• CAD and scene scripts:
========================================================================

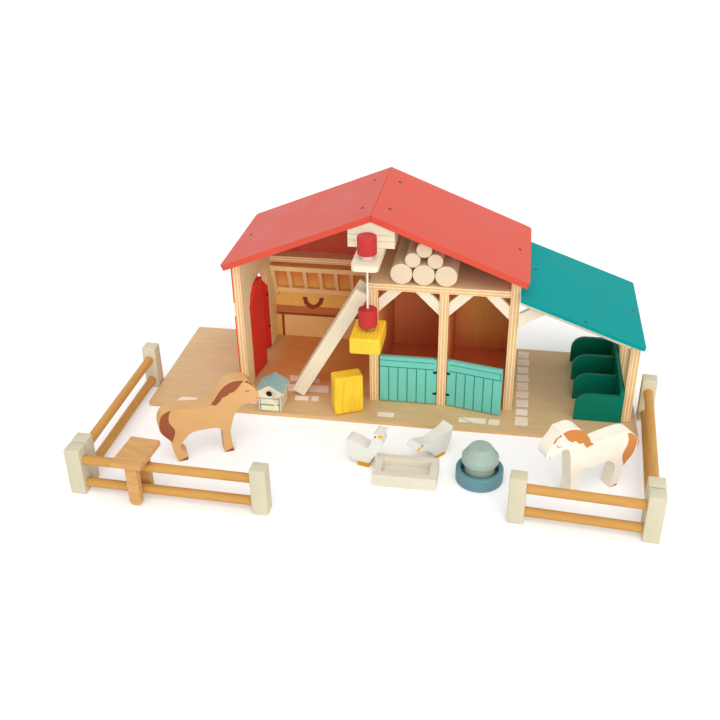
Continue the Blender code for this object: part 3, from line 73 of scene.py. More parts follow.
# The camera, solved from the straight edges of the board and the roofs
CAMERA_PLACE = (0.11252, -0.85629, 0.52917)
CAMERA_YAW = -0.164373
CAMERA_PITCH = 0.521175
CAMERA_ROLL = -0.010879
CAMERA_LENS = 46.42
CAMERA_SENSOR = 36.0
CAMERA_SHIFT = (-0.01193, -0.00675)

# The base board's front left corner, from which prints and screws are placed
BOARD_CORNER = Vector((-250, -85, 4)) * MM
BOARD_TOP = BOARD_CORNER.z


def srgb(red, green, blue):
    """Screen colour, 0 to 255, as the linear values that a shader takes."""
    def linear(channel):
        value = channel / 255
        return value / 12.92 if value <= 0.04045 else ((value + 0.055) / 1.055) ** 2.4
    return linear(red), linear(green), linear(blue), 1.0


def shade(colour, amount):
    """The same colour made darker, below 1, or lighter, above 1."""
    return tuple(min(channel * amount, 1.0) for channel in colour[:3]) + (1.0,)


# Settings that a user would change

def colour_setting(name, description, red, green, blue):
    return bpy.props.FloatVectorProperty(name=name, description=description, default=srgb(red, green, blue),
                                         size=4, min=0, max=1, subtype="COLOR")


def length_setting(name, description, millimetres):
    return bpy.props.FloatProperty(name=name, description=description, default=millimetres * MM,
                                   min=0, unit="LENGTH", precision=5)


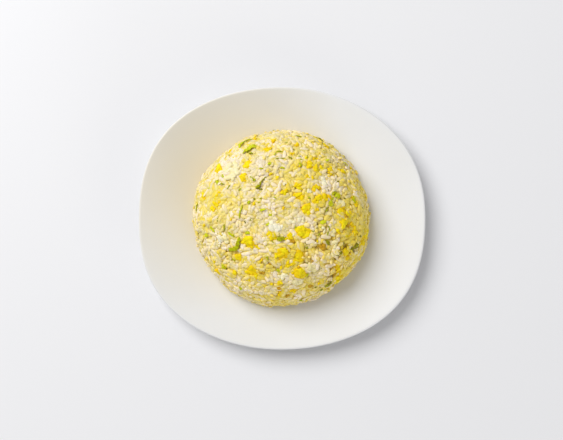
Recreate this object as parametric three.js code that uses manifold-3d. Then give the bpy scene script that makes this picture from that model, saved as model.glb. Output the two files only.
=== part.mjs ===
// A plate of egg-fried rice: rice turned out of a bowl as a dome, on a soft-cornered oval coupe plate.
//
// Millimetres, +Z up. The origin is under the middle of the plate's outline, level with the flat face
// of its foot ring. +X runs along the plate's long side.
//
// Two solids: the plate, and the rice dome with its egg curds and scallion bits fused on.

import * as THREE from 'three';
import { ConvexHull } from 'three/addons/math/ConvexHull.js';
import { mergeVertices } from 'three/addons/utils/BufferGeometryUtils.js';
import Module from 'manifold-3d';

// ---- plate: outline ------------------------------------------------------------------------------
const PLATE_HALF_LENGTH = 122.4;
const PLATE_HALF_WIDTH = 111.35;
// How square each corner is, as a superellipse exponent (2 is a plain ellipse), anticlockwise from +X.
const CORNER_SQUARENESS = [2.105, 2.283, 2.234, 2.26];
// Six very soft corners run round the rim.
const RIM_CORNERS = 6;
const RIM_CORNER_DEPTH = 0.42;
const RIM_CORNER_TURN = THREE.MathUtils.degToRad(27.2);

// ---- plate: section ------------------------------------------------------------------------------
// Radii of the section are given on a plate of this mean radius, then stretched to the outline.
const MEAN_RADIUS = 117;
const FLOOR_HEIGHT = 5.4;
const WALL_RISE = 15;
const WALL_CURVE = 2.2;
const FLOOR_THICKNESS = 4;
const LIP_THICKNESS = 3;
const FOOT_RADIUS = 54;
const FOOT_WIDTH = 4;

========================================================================

• OBJECTIVE:
The answer is one number: how many lines of the material above contain "manifold".

• TASK SOLUTION:
2